Pour situer cet espace dans le temps, il est important de s’intéresser à l’histoire récente du Brésil. A la fin des années 1970, la dictature militaire, instaurée en 1964, entre en agonie – en 1978, le gouvernement Geisel (1974-1979) décrète la fin de l’état d’exception et l’année suivante les lois qui instituent l’amnistie politique et le pluripartisme sont approuvées. En 1984, sous le gouvernement Figueiredo ( 1979-1985) le pays tout entier se mobilise dans la campagne pour l’élection directe de la Présidence de la République, mais la proposition n’est pas votée par le Congrès National. Tancredo Neves le candidat de l’opposition, remporte l’élection présidentielle indirecte, mais meurt avant son investiture, le Vice Président José Sarney le remplace, il reste en place entre 1985 et 1990.
Les années 80 sont connues comme la « décenie perdue » : inflation incontrolée, chomage élevé, augmentation de la dette extérieure, déficit fiscal. Le mouvement syndical, reapparu dans les années 70, se renforce et donne naissance à un regroupement politique, le Parti des Travailleurs qui sera fondamental dans les orientations que prendra le pays au cours des deux décenies suivantes.

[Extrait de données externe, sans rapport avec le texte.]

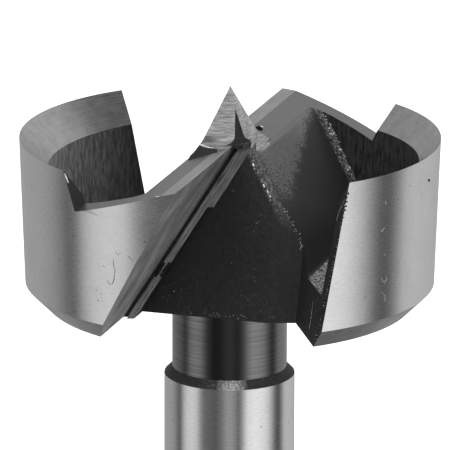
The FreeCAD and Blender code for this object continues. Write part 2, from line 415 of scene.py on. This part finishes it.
def remap(tree, value, start, end, low=0.0, high=1.0, curve="LINEAR"):
    # Low where the value is at start, high where it is at end
    return addNode(tree, "MapRange", {0: value, 1: start, 2: end, 3: low, 4: high},
                   interpolation_type=curve).outputs[0]


def blend(tree, share, first, second):
    # Colour that goes from the first to the second as the share grows
    return addNode(tree, "Mix", {0: share, 6: first, 7: second}, data_type="RGBA").outputs[2]


def blendValue(tree, share, first, second):
    return addNode(tree, "Mix", {0: share, 2: first, 3: second}, data_type="FLOAT").outputs[0]


def multiply(tree, first, second):
    return addNode(tree, "Math", {0: first, 1: second}, operation="MULTIPLY").outputs[0]


def multiplyAdd(tree, first, second, third, clamp=False):
    return addNode(tree, "Math", {0: first, 1: second, 2: third}, operation="MULTIPLY_ADD",
                   use_clamp=clamp).outputs[0]


def scaled(tree, vector, scale):
    return addNode(tree, "VectorMath", {0: vector, 1: scale}, operation="MULTIPLY").outputs[0]


def mapParts(tree, name):
    # U and V of one of the maps
    return addNode(tree, "SeparateXYZ", {0: addNode(tree, "UVMap", uv_map=name).outputs[0]}).outputs


def newMaterial(name):
    material = bpy.data.materials.new(name)
    material.use_nodes = True
    material.node_tree.nodes.clear()
    return material, material.node_tree


def finishMaterial(tree, tone, metallic, roughness, height=None, depth=0.0, bump=0.0):
    # Steel of a tone, with relief where a height is given, its depth in millimetres
    inputs = {"Base Color": tone, "Metallic": metallic, "Roughness": roughness}
    if height is not None:
        inputs["Normal"] = addNode(tree, "Bump", {"Height": height, "Distance": depth / toMm,
                                                  "Strength": bump}).outputs[0]
    shader = addNode(tree, "BsdfPrincipled", inputs)
    addNode(tree, "OutputMaterial", {"Surface": shader.outputs[0]})


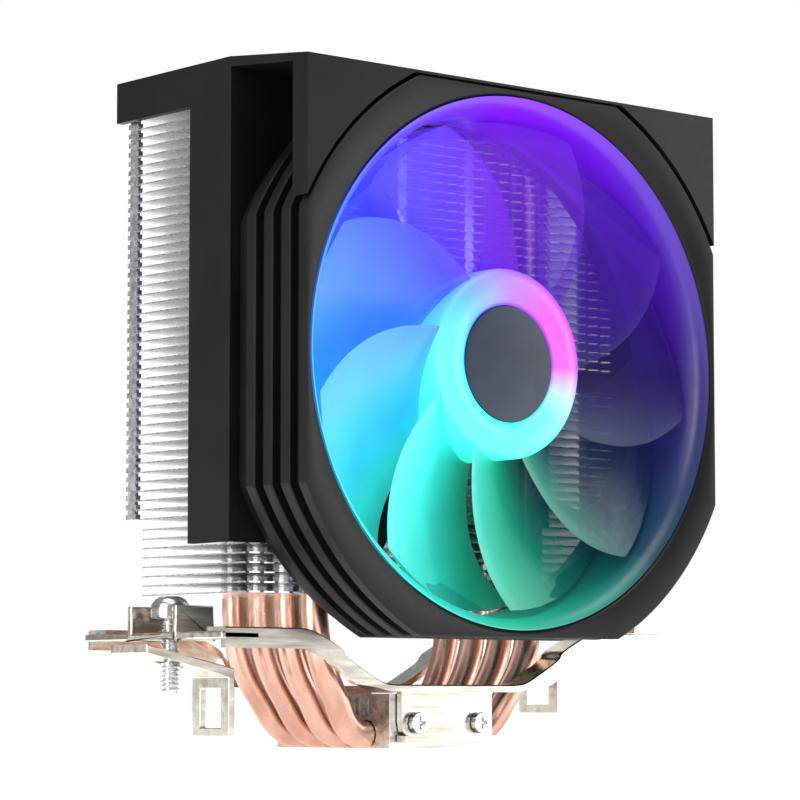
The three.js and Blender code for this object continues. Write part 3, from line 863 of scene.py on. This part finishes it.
# Each light's place, width, height and power; all face the cooler's middle.
LIGHTS = {
    "left softbox": ((-0.9, -0.15, 0.35), 0.6, 0.9, 9),
    "top softbox": ((0, -0.1, 1.0), 0.9, 0.9, 9),
    "right softbox": ((0.8, -0.6, 0.3), 0.4, 0.8, 4),
    "front fill": ((-0.4, -1.2, 0.15), 0.5, 0.5, 1.5),
}
LIGHT_TARGET = (0, 0, 0.08)


def area_light(name, place, width, height, power):
    light = bpy.data.lights.new(name, "AREA")
    light.shape = "RECTANGLE"
    light.size = width
    light.size_y = height
    light.energy = power
    obj = add_object(name, light)
    obj.location = place
    direction = Vector(LIGHT_TARGET) - Vector(place)
    obj.rotation_euler = direction.to_track_quat("-Z", "Y").to_euler()


def build_world():
    """A white world that the camera sees at full strength and that lights the cooler dimly."""
    world = bpy.data.worlds.new("studio")
    world.use_nodes = True
    tree = world.node_tree
    background = tree.nodes["Background"]
    background.inputs["Color"].default_value = (1, 1, 1, 1)
    path = tree.nodes.new("ShaderNodeLightPath")
    strength = tree.nodes.new("ShaderNodeMapRange")
    strength.inputs["To Min"].default_value = 0.32
    strength.inputs["To Max"].default_value = 1.0
    tree.links.new(path.outputs["Is Camera Ray"], strength.inputs["Value"])
    tree.links.new(strength.outputs["Result"], background.inputs["Strength"])
    bpy.context.scene.world = world


def build_camera():
    camera = bpy.data.cameras.new("camera")
    camera.lens = CAMERA_LENS
    camera.sensor_width = CAMERA_SENSOR
    camera.clip_start = 0.05
    obj = add_object("camera", camera)
    obj.location = CAMERA_PLACE
    obj.rotation_euler = (math.pi / 2 + CAMERA_PITCH, 0, -CAMERA_YAW)
    bpy.context.scene.camera = obj


build_camera()
build_frame()
build_diffuser()
build_blades()
build_hub()
build_hub_disc()
build_fins()
for pipe in range(PIPE_COUNT):
    build_pipe(pipe)
build_tension_screw()
build_bracket("front", "front_bracket")
build_bracket("rear", "rear_bracket")
build_cage()
for node, (finish, edge) in CARRIED.items():
    soften(node, finish, edge)
build_stage()
for light, settings in LIGHTS.items():
    area_light(light, *settings)
build_world()
bpy.context.scene.view_settings.view_transform = "Standard"
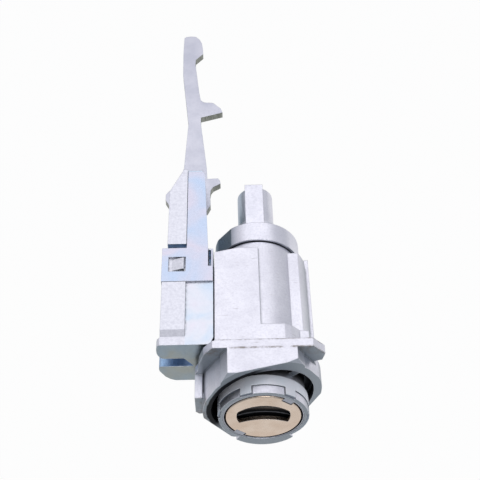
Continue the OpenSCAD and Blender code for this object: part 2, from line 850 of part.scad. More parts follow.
// Lever outline about its pivot, X to the right and Y towards the tip
module lever_outline() {
    tip = lever_len;
    tooth = tooth_at;
    circle(r = hub_r);
    polygon([
        [5.3, -4.2], [6.2, -2.2], [6.1, 2], [6.3, 3.6], [7, 4.8], [8.2, 5.5], [9, 6.1], [8.9, 7.1],
        [8.3, 8.15], [5.3, 8], [5.1, 12.5], [4.4, 20.1], [3.3, tooth - 2.6], [3.3, tooth],
        [tooth_reach, tooth + 2.1], [tooth_reach - 0.5, tooth + 3.9], [tooth_reach - 2.9, tooth + 6.6],
        [4.2, tooth + 6.9], [3.2, tooth + 7.9], [2.7, tooth + 11.6],
        [1.4, tip - 14.3], [1.5, tip - 12.2], [3.8, tip - 9.3], [3.75, tip - 7.2], [3.4, tip - 3.8],
        [2.6, tip - 1.7], [1.4, tip - 0.2], [0, tip], [-1.7, tip - 0.2], [-2.3, tip - 0.9], [-2.5, tip - 8.2],
        [-2.4, tip - 19.7], [-0.4, tooth - 3], [-1.4, 12.5], [-3.2, 6], [-5.6, 3.2], [-6.3, 2.1],
        [-6.3, 0.1], [-5.7, -1.1], [-4, -4]]);
}

module lever() {
    color(plated) translate([-pivot_x, pivot_y, 0]) difference() {
        plan(lever_z, lever_z + lever_t) lever_outline();
        translate([0, 0, lever_z - 1]) cylinder(r = pivot_r + pivot_fit, h = lever_t + 2);
    }
}

module lever_pivot() {
    color(steel) translate([-pivot_x, pivot_y, lower_z]) cylinder(r = pivot_r, h = pivot_top - lower_z);
}

module lever_spring() {
    color(steel) translate([-pivot_x, pivot_y, recess_z])
        coil(pivot_r + 0.55, 0.25, 3, 0.05, lever_z - recess_z - 0.4, steps = 12, sides = 6);
}

lock_body();
nose_ring();
face_plate();
shutter();
shutter_pin();
shutter_spring();
plug();
for (i = [1 : wafer_count]) {
    wafer(i);
    wafer_spring(i);
}
retainer_wafer();
retainer_spring();
tail_cam();
cam_pin();
guide_block();
guide_pin_front();
guide_pin_rear();
cover_clip();
lever();
lever_pivot();
lever_spring();
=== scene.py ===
"""Ignition lock cylinder: finishes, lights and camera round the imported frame. Blender 4.5, metres."""
import math

import bpy
from mathutils import Matrix, Vector


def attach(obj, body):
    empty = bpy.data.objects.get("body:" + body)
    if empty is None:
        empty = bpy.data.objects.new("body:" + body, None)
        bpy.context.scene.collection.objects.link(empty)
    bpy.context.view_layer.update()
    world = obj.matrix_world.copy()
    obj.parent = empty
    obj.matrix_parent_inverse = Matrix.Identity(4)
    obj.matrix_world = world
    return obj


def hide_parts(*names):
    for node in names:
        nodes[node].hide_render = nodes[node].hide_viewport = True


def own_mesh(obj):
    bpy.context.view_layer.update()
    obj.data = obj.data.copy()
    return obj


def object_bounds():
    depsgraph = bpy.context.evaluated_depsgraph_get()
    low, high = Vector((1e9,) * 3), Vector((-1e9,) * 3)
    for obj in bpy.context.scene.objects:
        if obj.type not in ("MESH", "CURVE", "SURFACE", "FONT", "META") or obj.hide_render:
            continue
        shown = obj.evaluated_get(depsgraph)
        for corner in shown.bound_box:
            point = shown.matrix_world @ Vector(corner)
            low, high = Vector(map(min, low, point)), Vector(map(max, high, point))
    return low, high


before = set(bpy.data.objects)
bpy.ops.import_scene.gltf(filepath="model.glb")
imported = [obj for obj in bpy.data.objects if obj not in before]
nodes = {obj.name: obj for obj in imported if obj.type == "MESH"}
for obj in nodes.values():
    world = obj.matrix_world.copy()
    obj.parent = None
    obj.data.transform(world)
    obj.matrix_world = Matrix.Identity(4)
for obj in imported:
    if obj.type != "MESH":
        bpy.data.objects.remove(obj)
cad_low, cad_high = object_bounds()

MM = 0.001

# Camera: 75 mm lens on a 36 mm sensor, placed from the photograph's vanishing lines
CAMERA_PLACE = Vector((-5.256, -138.047, 205.312)) * MM
CAMERA_RIGHT = Vector((0.99973, -0.01922, -0.01325))
CAMERA_UP = Vector((0.02317, 0.74873, 0.66247))
CAMERA_AHEAD = Vector((0.00281, 0.66259, -0.74897))
LENS_MM = 75

FLOOR_DROP = 90 * MM
FLOOR_REACH = 3.0
TENT_TOP = (0.0, 0.66, 0.75)
WELD_GAP = 0.001 * MM


def linear(code):
    """An sRGB hex colour as linear RGBA."""
    parts = [int(code[i:i + 2], 16) / 255 for i in (1, 3, 5)]
    return (*[c / 12.92 if c <= 0.04045 else ((c + 0.055) / 1.055) ** 2.4 for c in parts], 1)


def add(tree, kind, settings=None, links=None):
    """Adds one node with its settings and its links, by socket name or number, and returns it."""
    node = tree.nodes.new("ShaderNode" + kind)
    for key, value in (settings or {}).items():
        if isinstance(key, int) or key in node.inputs:
            node.inputs[key].default_value = value
        else:
            setattr(node, key, value)
    for key, source in (links or {}).items():
        tree.links.new(source, node.inputs[key])
    return node


def new_material(name):
    """An empty node material with its output, as (material, tree, output)."""
    material = bpy.data.materials.new(name)
    material.use_nodes = True
    tree = material.node_tree
    tree.nodes.clear()
    return material, tree, add(tree, "OutputMaterial")


def position_and_normal(tree):
    """Object position in millimetres and object normal, each split into X, Y and Z."""
    here = add(tree, "TexCoord").outputs
    scaled = add(tree, "VectorMath", {"operation": "SCALE"}, {"Vector": here["Object"]})
    scaled.inputs["Scale"].default_value = 1 / MM
    place = add(tree, "SeparateXYZ", {}, {"Vector": scaled.outputs["Vector"]}).outputs
    facing = add(tree, "SeparateXYZ", {}, {"Vector": here["Normal"]}).outputs
    return scaled.outputs["Vector"], place, facing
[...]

Dans le domaine de la littérature, la crise économique rend le marché du livre presque impraticable (de nombreuses maisons d’édition historiques disparaissent) et entraine la stagnation de la scène culturelle.
Personne n’aurait pu imaginer au début des années 90 qu’elle serait une décenie de transition. Un pays ravagé par les crises institutionnelles (le président Fernando Collor, menaçé « d’empeachment » par les dénonciations de corruptions renonce à sa charge en 1992) et financières (hyperinflation, confiscation) allait devenir un pays démocratique, à l’économie stable, diversifiée et dynamique. Avec le départ de Collor, le vice Président, Itamar Franco prend le pouvoir. Pendant son bref mandat, le Brésil entame une longue période de tranquillité politique et économique engagée sous le gouvernement de Fernando Henrique Cardoso (1995-2002) et couronnée par les élections de Luiz Ignacio Lula da Silva (2003-2010), un ouvrier issu du syndicalisme, et de Dilma Rousseff, économiste, ex-guerillera, première femme présidente du pays en 2011, réelue pour un nouveau mandat de quatre ans.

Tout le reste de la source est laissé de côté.